If you aren’t familiar with the Fermi Paradox, click that Wikipedia link above. Truly, it’s a fascinating philosophical conundrum — and an important one: because it raises questions such as “how common are technological civilizations” and “how long do they survive”, and that latter one strikes too close to home for comfort. (Hint: we live in a technological civilization, so its life expectancy is a matter that should be of pressing personal interest to us.)

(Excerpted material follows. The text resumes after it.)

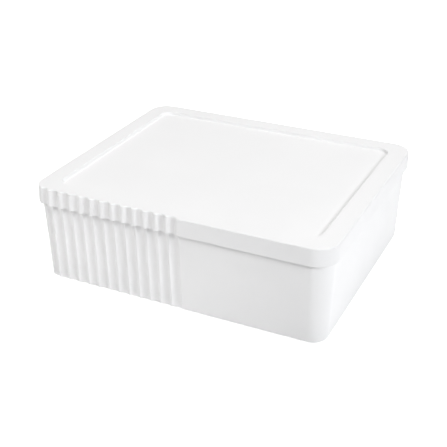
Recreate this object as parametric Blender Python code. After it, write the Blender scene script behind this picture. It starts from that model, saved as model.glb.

Anyway, here are a couple of interesting papers on the subject, to whet your appetite for the 21st century rationalist version of those old-time mediaeval arguments about angels, pin-heads, and the fire limit for the dance hall built thereon:
First off the block is Nick Bostrom, with a paper in MIT Technology Review titled Where are they? in which he expounds Robin Henson’s idea of the Great Filter:
The evolutionary path to life-forms capable of space colonization leads through a “Great Filter,” which can be thought of as a probability barrier. (I borrow this term from Robin Hanson, an economist at George Mason University.) The filter consists of one or more evolutionary transitions or steps that must be traversed at great odds in order for an Earth-like planet to produce a civilization capable of exploring distant solar systems. You start with billions and billions of potential germination points for life, and you end up with a sum total of zero extraterrestrial civilizations that we can observe. The Great Filter must therefore be sufficiently powerful–which is to say, passing the critical points must be sufficiently improbable–that even with many billions of rolls of the dice, one ends up with nothing: no aliens, no spacecraft, no signals. At least, none that we can detect in our neck of the woods.